TACTICS & SYSTEMS

3 Hockey Practice Drills to Increase Physical Play and Pace

Dan Arel Photo
Dan Arel
TCS+

"I find it’s important to emphasize aggressive, hard play, while also reminding them you won’t tolerate dirty play."

When you have a hockey team that begins to fill up with highly skilled players, you can often lose the edge of physical play, and even the pace of your team’s play.

An observation I regularly see is that players who are incredible with their hands often stop focusing on their speed and use their ability to outmaneuver their opponent rather than outskate them, or even better, both.

Those same players also seem to often lose their grit. Being a physical player doesn’t mean you have to be a dirty player, but they cannot shy away from body contact, even at non-checking levels.

I tell my players often, I don’t want them to be dirty, but I want the player they are going into a corner with to be afraid they might, and that will cause them to make a mistake. 

You don’t have to break the rules to get that reputation, you just have to be consistently unafraid of contact, and be stronger on your skates so that you’re the one who stands up when that contact is made.

It’s a fine line, younger players often struggle to understand that line, but we use the three drills below to push both the pace of their play, but also, making them feel comfortable with physicality.

Drills created with Hockey Coach Vision.

1 on 1 Gap Control

In this drill, we often run it out of both sides at the same time, having players switch sides about halfway through running it. 

Forwards line up on the top cone with the pucks, and defense on the bottom cone.

On the whistle, the forward takes off with the puck and goes around the tire before entering the zone. The defender is tracking them (we swap between the defender using their stick upside down to force them to only have the body as an option), finding the proper spot to engage the player and close that gap on them.

We focus on the defender ignoring the puck and focusing only on the body. Their job is to force the forward into their space and then make clean body contact to stop their movement forcing them to lose the puck, or at worse, take a bad shot to try to make a bad pass with no more options available.

It’s important to force that body contact and correct defenders who avoid it and try to give too much space to the forward, allowing them the time and space they need to make decisions.

2 on 2 Corner Advance

I’ve touched on a similar drill to this previously, but wanted to revisit with a little more emphasis on advancing the drill. In the previous version, the focus was on teaching winning puck battles in a tight area. That part of the drill remains, but this time we begin to focus on the physicality that leads to winning those battles. 

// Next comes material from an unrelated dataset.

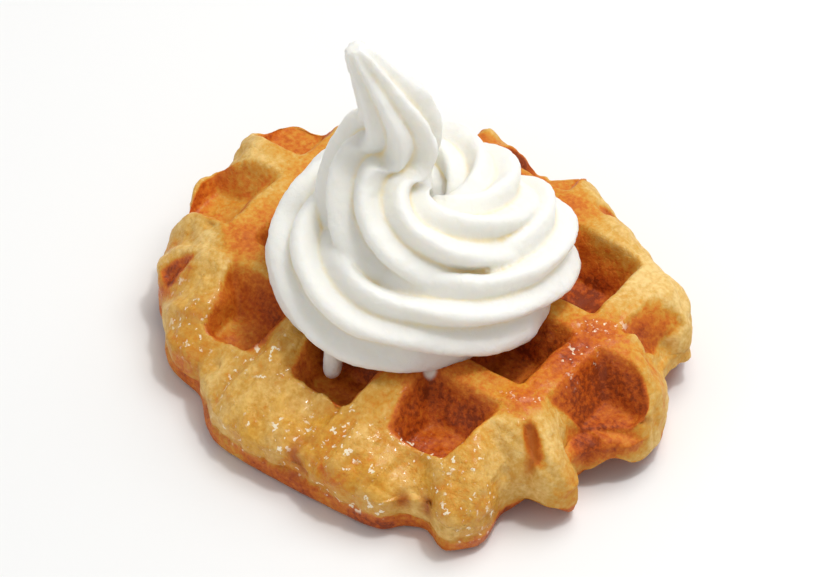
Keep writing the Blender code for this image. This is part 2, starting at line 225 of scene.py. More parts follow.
# How baked, from 0 to 1: ridges near the rim and what comes on top of it farther in and at
# crossings, walls, and how much paler floors are. FOOT_BAKED is the foot's ridges, how much more
# its walls are baked and how much less its floors.
RIDGE_BAKED = (0.20, 0.34, 0.22)
WALL_BAKED = 0.88
FLOOR_PALER = 0.24
FOOT_BAKED = (0.62, 0.25, 0.15)
BAND_BAKED = 0.60
# Painted shade and light on the free dough: how much darker its hollows and lighter its lumps, and how much
# darker the crease over the band.
HOLLOW_SHADE = 0.26
CREASE_SHADE = 0.25
BAKED_RANGE = (-0.15, 1.4)
RUNNY_WET = 0.4  # melted sugar all over the dough that ran free

# The cream, as in the solids: turn in degrees, then distance from the axis, height and radius.
CREAM_CENTRE = (-0.0016, 0.0021)
FRONT_ANGLE = -53.0
FLUTES = 7
FIRST_FLUTE = 50.0
UNEVEN_FLUTES = 0.6  # how far the lobes crowd on one side of the rope, in radians of their wave
ROPE = (
    (-130.0, 0.0170, 0.0060, 0.0060),
    (-95.0, 0.0215, 0.0085, 0.0100),
    (-45.0, 0.0222, 0.0092, 0.0104),
    (-5.0, 0.0222, 0.0092, 0.0106),
    (28.0, 0.0240, 0.0088, 0.0108),
    (55.0, 0.0234, 0.0096, 0.0108),
    (90.0, 0.0208, 0.0104, 0.0106),
    (135.0, 0.0168, 0.0114, 0.0104),
    (180.0, 0.0150, 0.0122, 0.0102),
    (235.0, 0.0142, 0.0134, 0.0102),
    (300.0, 0.0136, 0.0158, 0.0106),
    (360.0, 0.0128, 0.0185, 0.0112),
    (400.0, 0.0112, 0.0214, 0.0116),
    (440.0, 0.0086, 0.0260, 0.0116),
    (480.0, 0.0052, 0.0320, 0.0107),
    (515.0, 0.0022, 0.0382, 0.0091),
    (548.0, 0.0005, 0.0444, 0.0074),
    (575.0, 0.0, 0.0500, 0.0058),
    (596.0, 0.0, 0.0548, 0.0044),
    (610.0, 0.0, 0.0584, 0.0036),
    (618.0, 0.0, 0.0608, 0.0029),
    (622.0, 0.0, 0.0624, 0.0019),
)
LEAN_ANGLE = -143.0
LEAN_FROM = 0.020
TIP_LEAN = 0.0140
SLUMP = 0.16
CORE_RADIUS = 0.0130
CORE_HEIGHT = 0.0160
VOXEL = 0.00042
FLUTE_SOFTNESS = 0.10
SWELL_NOISE = (0.0005, 0.0085, 131)
ICY_NOISE = (0.00015, 0.0014, 141)
CREASE_ROUNDS = 60  # of averaging, to tell the creases from the flutes' backs
CREASE_FULL = 0.0011  # a hollow this deep has the full painted glow of a crease
DROP_PLACE = (-0.0018, -0.0281)
DROP_TOP = 0.0270
DROP_BOTTOM = 0.0138
DROP_RADIUS = 0.0025

# Patterns of the materials, as features to a metre.
GRAIN_SCALE = 900.0
MOTTLE_SCALE = 130.0
SLOW_SCALE = 45.0
PORE_SCALE = 700.0
AMBER_SCALE = 85.0
# The painted glints' specks:
GLINT_SCALE = 620.0
BEAD_SCALE = 650.0
ICY_SCALE = 1500.0
CREAM_PATCH_SCALE = 60.0
FLOOR_SCALE = 6.0
# The crust's tone is how baked it is and the patterns' ups and downs. The ramp from floury to burnt
# starts at minus the shift and is one over the gain long.
MOTTLE_SWING = 1.4
SLOW_SWING = 1.5
GRAIN_SWING = 2.0
TONE_SHIFT = 0.40
TONE_GAIN = 0.63
GLINT_SPECKS = (0.60, 0.65)  # of the noise, from none to a full painted glint
# Painted glints: how fully their whitish colour covers the crust.
GLINT_COVER = 0.85
GLAZE_WEIGHT = 0.5
ROUGHNESS_DRY_WET = (0.55, 0.36)

# The camera: its bearing and height over the horizon, the picture's scale, and a crossing of the
# ridges with its place in the picture.
CAMERA_AZIMUTH = math.radians(37.11)
CAMERA_ELEVATION = math.radians(45.90)
CAMERA_DISTANCE = 2.056
SENSOR_WIDTH = 36.0
LENS = 435.75
PIXELS_PER_METRE = 4945.0
CROSSING = Vector(((GRID_SHIFT[0] + 1) * PITCH, (GRID_SHIFT[1] - 1) * PITCH, THICKNESS))
CROSSING_IN_VIEW = (103.3, -111.1)  # right of and above the picture's middle, in its pixels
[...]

You can start with a wider area with the pads and in the same practice, or over the span of a few, you can begin to tighten that area, giving them less room to make plays and force them to physically create room and move the puck.

The smaller area forces them to position their bodies and use puck protection. The player without the puck must then try to engage a battle and pin the player making their protection of the puck harder while his teammate steps in and helps retrieve it. 

While this drill is great because it covers so many aspects of the game while also being very gamelike, it also forces players to get comfortable with physical play.

Pass and Move

When it comes to pace, one bad habit that comes up time and time again is players making a great pass and then acting as though their work is done. 

One consistent message we bring up is when you make a pass, your work is only just beginning. 

To enforce that, we use this 2 on 1 drill that forces a puck carrier to outwork a defender, making a pass, then immediately making a play to get open and get a shot on net.

We run this as a station based drill, but it can be modified to use half-ice with a smaller group.

The coach starts the drill by spotting a puck into the neutral zone and forward one chases it down with the defender on his back. The forward needs to use deception and speed and move either towards or away from the boards to create passing opportunities.

The second forward needs to read the play and decide which spot to best get open. Once there, they should vocalize to the puck carrier where they are. 

The puck carrier should then make a quick pass, and then this is where the play picks up speed, the passer must then move quickly to separate from the defender and be open for an immediate pass back and then rush the net. 

In some versions of this drill, or to help teach it, you can have the defender quit once the pass is made, but I prefer to have them keep going, forcing the forwards to move fast and not slow down. 

One final note on teaching physicality. I find it’s important to emphasize aggressive, hard play while also reminding them you won’t tolerate dirty play. These are teammates and we let them know coaches will step in if a player goes too far and will correct it, but that we also have a zero tolerance policy for retaliation. This allows the kids to play hard and understand the coaches will control and handle anything that could cause a bigger issue.